Network analysis for fraud detection
Fraud often involves more than a single individual. There could be groups of criminals all acting together, or one or more criminals that utilize businesses, financial services, or other (innocent) individuals to perform the fraud. In such settings, network relations play a fundamental role. This is particularly the case for money laundering where both financial transactions, professional roles, and social relations form networks relevant for modeling. Graph neural networks (GNN) is a model class that allows neural network models to be built on top of such graph data structures. Through BigInsight, a part-time master student in the Data Science program at University of Oslo has been working on this topic for a few years. The project used data from DNB to model and detect money laundering with GNNs working on a heterogenous graph consisting of both transactions and professional role networks. In 2022, the thesis was completed with promising results.

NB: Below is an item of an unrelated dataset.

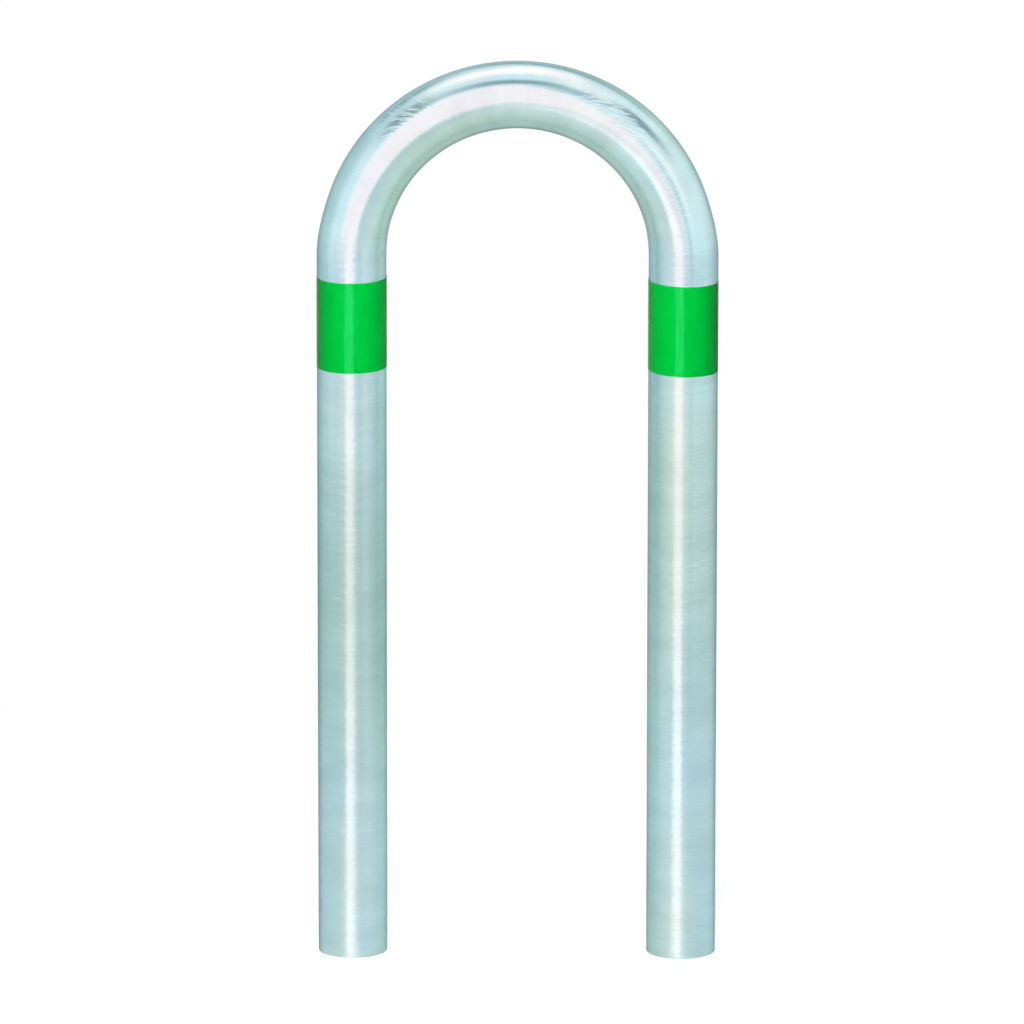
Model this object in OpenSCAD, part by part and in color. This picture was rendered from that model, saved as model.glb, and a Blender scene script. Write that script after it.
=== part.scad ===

We also started to write a scientific paper based on and expanding upon this work.
Surveying the field of embeddings
Our network analysis work over the past few years has spurred us to survey the field of embeddings within statistics and machine learning. This has resulted in two survey papers. In the first paper, we take the reader all the way from statistical embeddings, from principal components, via non-linear embeddings, topological embeddings and topological data analysis, to embeddings on networks. The paper has been accepted for publication in the renowned review journal Statistical Science. The second paper builds on the first by surveying extensions to embeddings of time series and dynamic networks. That paper has been accepted for publication in Journal of Time Series Analysis. We believe that this comprehensive knowledge will inspire further work.
Detecting structuring or smurfing
Structuring is the act of parcelling what would otherwise be a large financial transaction into a series of smaller transactions to avoid scrutiny by regulators and law enforcement. Criminal enterprises may employ several agents (”smurfs”) to make the transaction. Structuring appears in money laundering and other financial crimes. Even though this is a known money laundering technique, methods for detecting smurfing are pretty scarce in the scientific literature. We are devising methods to search for and detect smurfing patterns, which can be used as rules directly or as complex features in a machine learning model. In 2022, we finetuned the methodology based on feedback from DNB. Small-scale tests on real DNB customer data showed promising results.
Sentiment analysis for fraud detection
Sentiment analysis is the use of natural language processing (NLP) or text analysis to systematically identify, extract, quantify, and study affective states and subjective information. In the case of fraud, certain sentiments, like “impatient” or “unsatisfied”, or the transitions between them could be a signal of fraudulent behavior. We have developed a method to predict sentiments of Gjensidige insurance chats. Chats are instant messages that Gjensidige customers can use to ask questions to customer service. Detecting sentiments is a difficult problem since even humans can disagree on which sentiment(s) that can be found in a specific text. A variant of the method is already being used by Gjensidige and there is interest from other BigInsight partners as well. During the summer of 2022, we also tested adapting NLP models to provide complete textual answers to chat questions from Gjensidige customers, with interesting results.
Copula regression
Traditional regression methods model the conditional probability of fraud given the covariates directly. In copula regression, which is an upcoming field, this conditional model is instead inferred from the joint distribution of the response and the covariates that are constructed with a copula. This allows for a lot of flexibility, especially for the modelling of interactions. However, the existing inference methods for copula regression handle rather low dimensions only. In BigInsight, we have over the past few years been working on new inference methods that are suitable for the dimensions we encounter in fraud detection.
Fraud loss
Statistical fraud detection typically aims at extracting a subset of the most suspicious cases (insurance claims, financial transactions, etc.) for further investigation, since investigators are typically limited to controlling a restricted number k of cases, due to limited resources. The most efficient manner of allocating these resources is then to try selecting the k cases with the highest probability of being fraudulent. Optimizing such a system is not necessarily the same as optimizing to obtain the most accurate probability estimate for all cases and then ranking them. We propose a loss function, denoted the fraud loss, for selecting the model complexity via a tuning parameter. In 2022, we published a paper based on this method in the Journal of Applied Statistics. The paper contains a thorough simulation study showing comparable or better performance when using fraud loss, compared to the traditional approach.